<<<<
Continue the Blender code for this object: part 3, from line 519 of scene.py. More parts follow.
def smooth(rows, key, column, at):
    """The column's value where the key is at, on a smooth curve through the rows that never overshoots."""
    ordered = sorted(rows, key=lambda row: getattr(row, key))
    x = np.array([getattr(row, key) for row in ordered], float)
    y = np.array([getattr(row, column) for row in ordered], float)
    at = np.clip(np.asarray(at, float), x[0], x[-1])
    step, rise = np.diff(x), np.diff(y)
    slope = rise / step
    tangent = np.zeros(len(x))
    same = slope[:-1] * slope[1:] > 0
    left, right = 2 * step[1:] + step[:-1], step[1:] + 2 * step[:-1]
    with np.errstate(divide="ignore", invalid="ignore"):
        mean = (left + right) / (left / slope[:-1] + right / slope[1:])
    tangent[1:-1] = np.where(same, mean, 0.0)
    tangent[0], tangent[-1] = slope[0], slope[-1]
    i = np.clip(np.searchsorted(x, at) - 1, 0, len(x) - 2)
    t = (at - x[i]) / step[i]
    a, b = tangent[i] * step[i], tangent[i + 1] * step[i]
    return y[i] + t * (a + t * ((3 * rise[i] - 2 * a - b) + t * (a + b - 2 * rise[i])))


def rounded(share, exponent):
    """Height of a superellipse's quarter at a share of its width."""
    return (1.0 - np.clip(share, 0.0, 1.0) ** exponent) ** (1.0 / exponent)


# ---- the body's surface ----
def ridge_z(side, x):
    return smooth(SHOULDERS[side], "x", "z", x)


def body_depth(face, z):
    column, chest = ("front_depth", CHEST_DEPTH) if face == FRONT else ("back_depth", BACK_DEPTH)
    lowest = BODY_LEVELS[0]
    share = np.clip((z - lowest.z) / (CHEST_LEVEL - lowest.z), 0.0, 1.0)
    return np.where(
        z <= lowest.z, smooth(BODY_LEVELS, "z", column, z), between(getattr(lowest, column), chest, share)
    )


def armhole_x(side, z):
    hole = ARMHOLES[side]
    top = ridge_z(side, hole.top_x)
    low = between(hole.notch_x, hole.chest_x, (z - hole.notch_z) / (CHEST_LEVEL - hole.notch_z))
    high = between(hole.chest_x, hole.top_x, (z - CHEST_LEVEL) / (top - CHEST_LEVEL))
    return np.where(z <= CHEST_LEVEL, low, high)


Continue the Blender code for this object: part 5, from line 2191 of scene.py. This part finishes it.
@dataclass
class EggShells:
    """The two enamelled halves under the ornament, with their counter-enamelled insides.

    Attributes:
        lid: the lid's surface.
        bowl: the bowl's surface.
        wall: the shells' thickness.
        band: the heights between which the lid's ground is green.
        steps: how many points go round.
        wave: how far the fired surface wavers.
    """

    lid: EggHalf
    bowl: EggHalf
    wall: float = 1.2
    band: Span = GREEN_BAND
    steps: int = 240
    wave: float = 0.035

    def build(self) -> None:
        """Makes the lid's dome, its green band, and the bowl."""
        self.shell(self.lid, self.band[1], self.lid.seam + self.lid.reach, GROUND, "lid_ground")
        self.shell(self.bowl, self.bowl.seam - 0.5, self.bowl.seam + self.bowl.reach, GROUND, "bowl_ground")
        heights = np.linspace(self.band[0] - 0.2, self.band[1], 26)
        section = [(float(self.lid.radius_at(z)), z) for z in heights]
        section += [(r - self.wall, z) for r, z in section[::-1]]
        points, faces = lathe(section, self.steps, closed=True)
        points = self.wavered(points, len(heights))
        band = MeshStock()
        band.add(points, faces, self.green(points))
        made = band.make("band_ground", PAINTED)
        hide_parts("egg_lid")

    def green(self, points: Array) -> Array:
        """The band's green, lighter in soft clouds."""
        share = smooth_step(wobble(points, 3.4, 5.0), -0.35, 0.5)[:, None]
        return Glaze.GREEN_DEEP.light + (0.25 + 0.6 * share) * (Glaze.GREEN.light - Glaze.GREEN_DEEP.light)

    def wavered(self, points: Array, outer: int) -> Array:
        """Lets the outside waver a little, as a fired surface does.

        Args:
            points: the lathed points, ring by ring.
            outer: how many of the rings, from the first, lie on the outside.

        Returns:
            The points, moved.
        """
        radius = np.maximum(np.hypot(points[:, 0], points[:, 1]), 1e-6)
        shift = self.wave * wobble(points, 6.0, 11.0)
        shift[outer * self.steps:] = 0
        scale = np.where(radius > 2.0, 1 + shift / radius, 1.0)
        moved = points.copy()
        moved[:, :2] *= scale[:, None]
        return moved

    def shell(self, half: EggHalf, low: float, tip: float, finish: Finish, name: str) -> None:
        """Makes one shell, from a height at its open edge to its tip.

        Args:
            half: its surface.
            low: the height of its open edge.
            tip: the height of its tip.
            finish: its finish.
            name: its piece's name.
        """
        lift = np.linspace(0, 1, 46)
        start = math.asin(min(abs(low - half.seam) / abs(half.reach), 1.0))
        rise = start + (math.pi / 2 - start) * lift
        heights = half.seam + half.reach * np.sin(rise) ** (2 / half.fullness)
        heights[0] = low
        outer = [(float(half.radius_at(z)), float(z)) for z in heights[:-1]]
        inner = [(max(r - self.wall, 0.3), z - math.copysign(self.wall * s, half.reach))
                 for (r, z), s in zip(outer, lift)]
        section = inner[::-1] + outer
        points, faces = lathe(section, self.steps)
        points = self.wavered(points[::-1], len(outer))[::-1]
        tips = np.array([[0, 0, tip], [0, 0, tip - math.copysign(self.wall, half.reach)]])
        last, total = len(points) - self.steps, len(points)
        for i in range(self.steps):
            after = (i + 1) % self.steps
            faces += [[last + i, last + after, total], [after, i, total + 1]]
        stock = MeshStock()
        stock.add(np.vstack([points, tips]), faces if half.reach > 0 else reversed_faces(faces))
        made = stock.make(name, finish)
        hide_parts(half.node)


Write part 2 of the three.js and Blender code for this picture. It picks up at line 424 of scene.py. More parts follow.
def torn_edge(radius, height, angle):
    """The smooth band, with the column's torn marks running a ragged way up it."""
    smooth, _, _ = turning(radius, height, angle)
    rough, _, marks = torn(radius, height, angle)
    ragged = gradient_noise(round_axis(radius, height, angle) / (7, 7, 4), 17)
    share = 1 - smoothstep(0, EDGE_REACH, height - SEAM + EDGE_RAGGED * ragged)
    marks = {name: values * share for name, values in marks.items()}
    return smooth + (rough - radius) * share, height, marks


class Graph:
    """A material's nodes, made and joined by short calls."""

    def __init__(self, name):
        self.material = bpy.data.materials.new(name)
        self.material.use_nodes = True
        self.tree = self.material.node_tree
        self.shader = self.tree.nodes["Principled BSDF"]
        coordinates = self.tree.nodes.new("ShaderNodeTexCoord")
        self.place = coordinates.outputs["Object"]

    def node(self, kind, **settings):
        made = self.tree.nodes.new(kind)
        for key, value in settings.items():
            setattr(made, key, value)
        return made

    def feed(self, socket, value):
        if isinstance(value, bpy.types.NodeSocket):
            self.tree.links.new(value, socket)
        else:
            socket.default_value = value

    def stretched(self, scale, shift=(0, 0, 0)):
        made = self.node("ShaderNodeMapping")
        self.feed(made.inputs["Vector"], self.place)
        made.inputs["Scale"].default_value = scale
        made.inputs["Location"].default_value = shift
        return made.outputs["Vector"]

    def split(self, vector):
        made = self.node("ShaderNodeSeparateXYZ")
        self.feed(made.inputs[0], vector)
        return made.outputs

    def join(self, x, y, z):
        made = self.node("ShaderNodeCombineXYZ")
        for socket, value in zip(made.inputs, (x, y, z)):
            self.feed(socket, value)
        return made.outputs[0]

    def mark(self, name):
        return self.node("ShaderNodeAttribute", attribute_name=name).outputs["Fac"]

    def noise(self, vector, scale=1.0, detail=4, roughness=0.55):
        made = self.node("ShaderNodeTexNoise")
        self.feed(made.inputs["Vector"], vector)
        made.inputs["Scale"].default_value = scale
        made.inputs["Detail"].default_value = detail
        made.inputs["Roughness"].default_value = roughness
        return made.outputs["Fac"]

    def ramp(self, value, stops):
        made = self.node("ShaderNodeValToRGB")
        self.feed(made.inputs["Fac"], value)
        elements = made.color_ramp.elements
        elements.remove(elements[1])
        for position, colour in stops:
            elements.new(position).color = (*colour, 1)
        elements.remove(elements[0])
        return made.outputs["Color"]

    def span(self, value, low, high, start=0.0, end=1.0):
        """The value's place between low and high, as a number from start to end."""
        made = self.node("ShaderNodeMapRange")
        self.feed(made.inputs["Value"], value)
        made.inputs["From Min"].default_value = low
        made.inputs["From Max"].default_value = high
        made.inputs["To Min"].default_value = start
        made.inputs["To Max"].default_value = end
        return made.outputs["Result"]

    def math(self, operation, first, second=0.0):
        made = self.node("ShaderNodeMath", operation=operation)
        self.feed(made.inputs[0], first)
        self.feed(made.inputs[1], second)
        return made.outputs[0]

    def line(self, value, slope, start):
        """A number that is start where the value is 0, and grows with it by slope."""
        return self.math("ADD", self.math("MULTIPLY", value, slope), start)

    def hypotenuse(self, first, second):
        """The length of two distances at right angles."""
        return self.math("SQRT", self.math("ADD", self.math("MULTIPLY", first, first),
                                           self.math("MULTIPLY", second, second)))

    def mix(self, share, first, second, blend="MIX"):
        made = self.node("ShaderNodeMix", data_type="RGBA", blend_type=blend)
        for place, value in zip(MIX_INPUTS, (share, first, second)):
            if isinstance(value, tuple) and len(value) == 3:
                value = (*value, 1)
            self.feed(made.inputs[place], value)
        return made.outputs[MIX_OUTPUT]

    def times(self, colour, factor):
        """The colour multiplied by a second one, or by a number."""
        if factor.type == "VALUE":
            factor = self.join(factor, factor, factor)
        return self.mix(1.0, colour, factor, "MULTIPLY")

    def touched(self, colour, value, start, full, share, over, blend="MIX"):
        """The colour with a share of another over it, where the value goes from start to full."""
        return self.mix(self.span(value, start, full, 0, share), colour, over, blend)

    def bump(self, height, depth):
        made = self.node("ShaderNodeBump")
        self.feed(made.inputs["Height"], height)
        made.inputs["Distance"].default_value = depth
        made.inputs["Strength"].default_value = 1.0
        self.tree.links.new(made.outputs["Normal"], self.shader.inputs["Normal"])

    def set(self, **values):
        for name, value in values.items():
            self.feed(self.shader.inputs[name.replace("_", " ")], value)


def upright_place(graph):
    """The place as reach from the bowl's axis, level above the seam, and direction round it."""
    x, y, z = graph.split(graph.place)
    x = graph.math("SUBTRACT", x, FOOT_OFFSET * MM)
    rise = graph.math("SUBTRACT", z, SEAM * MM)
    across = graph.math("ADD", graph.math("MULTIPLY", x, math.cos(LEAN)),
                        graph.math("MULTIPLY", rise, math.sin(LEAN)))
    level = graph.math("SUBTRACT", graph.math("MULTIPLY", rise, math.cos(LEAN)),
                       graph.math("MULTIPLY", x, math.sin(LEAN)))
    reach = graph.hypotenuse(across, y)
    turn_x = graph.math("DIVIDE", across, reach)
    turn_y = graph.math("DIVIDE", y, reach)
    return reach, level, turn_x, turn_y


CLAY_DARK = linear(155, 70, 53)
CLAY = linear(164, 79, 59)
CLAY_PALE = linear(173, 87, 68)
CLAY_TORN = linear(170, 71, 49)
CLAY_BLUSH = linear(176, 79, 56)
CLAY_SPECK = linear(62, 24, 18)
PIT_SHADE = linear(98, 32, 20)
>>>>
Exercise instructions
Pull out all lines from the entries above in which the word "this" appears.

Task output
Continue the Blender code for this object: part 3, from line 519 of scene.py. More parts follow.
Continue the Blender code for this object: part 5, from line 2191 of scene.py. This part finishes it.
Write part 2 of the three.js and Blender code for this picture. It picks up at line 424 of scene.py. More parts follow.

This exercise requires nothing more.